Shropshire Star

Food bank demand rising

Demand for the services of food banks is increasing in the lead up to Christmas, and one food bank trust says that demand is much higher this year than before the pandemic.

Some of the donations of food to Bridgnorth Food Bank. Photo courtesy of Bridgnorth Food Bank.

New figures released by the Trussell Trust last week reveal more than 5,100 emergency food parcels were provided for people every day from April until September this year on average, by food banks in their network.

In the mean time, Bridgnorth Food Bank, although not run by the Trussell Trust, is experiencing its own increase in demand in the lead up to Christmas.

Statistics from Keith Bowley, treasurer of Bridgnorth Food Bank, have the summer 2021 average at about 25 parcels per week. The current level is now averaging 35 parcels per week and expected to grow to 45 parcels per week by Christmas.
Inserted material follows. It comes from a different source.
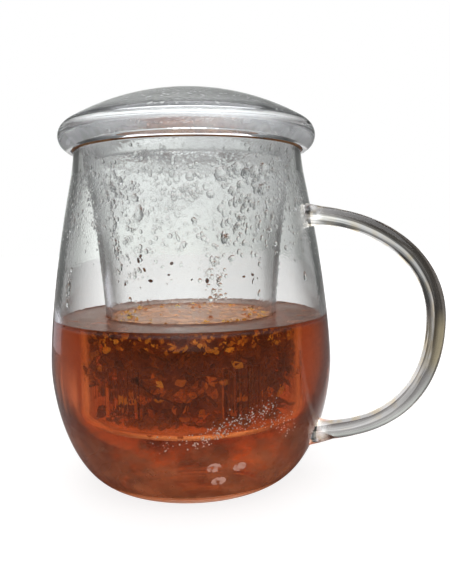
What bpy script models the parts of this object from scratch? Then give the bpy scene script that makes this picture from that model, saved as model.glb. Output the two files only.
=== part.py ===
"""Glass tea cup with a rod handle, a glass infuser, a domed glass lid, the tea and its leaves.

Metres, +Z up. The origin is the middle of the foot, on the surface that the cup stands on, and the
handle points along +X. Every turned piece has the same number of facets, in the same phase, so that
the gaps between neighbouring pieces are even all the way round.
"""
import math
import random

import bmesh
import bpy
from mathutils import Matrix, Vector, noise

MM = 0.001
SEGMENTS = 40
MERGE = 0.0001
POLE = 1e-6
GAP = 0.3 * MM

# Cup: a pot-bellied glass body on a small flat foot, with a straight rolled lip
FOOT_RADIUS = 28.0 * MM
BELLY_RADIUS = 44.5 * MM
BELLY_HEIGHT = 37.0 * MM
BOWL_POWER = 1.8
SHOULDER_DROP = 8.6 * MM
SHOULDER_HEIGHT = 96.6 * MM
SHOULDER_POWER = 1.5
LIP_START = 94.5 * MM
LIP_TOP = 102.6 * MM
LIP_RADIUS = 35.4 * MM
CUP_WALL = 2.0 * MM
CUP_FLOOR = 3.2 * MM
FLOOR_CORNER = 2.4 * MM
CORNER_RISE = 1.6 * MM
CORNER_CUT = 0.25 * MM
BOWL_START = 8.0 * MM
LIP_HOLLOW = 0.15 * MM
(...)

In the past week Bridgnorth helped 17 families and two more requiring emergency help, nine couples and 11 individuals. Just the week before they helped 11 families, 11 couples and 14 individuals. The weekly numbers may fluctuate but there is a steady increase in demand.

As ever, the food bank relies on the generosity of local people and local businesses.

Keith Bowley added: "The need is particularly high during the winter so we are especially grateful to all the generous people who give food and money at this time. We are also grateful to the people who support us monthly by standing order and to the local businesses who support us. Our aim is that no one in need of our support should go hungry."

The Trussell Trust warns that need for emergency food is expected to rise further still, this winter and beyond. Food banks in the Trussell Trust network face giving out more than 7,000 food parcels every day in December across the country.

The charity says many families already at breaking point face the fallout of the £20 per week cut from Universal Credit payments that hit this autumn. This is on top of rising fuel costs during the coldest season, as well as increased inflation.

This, they say, is forcing many families deeper into poverty and is leaving people facing impossible decisions where their only option is to either skip meals to provide food for their children or heat their home.

Emma Revie, chief executive at the Trussell Trust, said: “Everyone in the UK should be able to afford the essentials – to buy their own food and heat their homes. Yet food banks in our network continue to see more and more people facing destitution with an increase in food parcels going to children. This is not right.

“Our food bank managers expect need to grow further still, saying they will need to provide more than 7,000 food parcels a day during December, as many families are faced with an even tougher winter ahead. This must stop."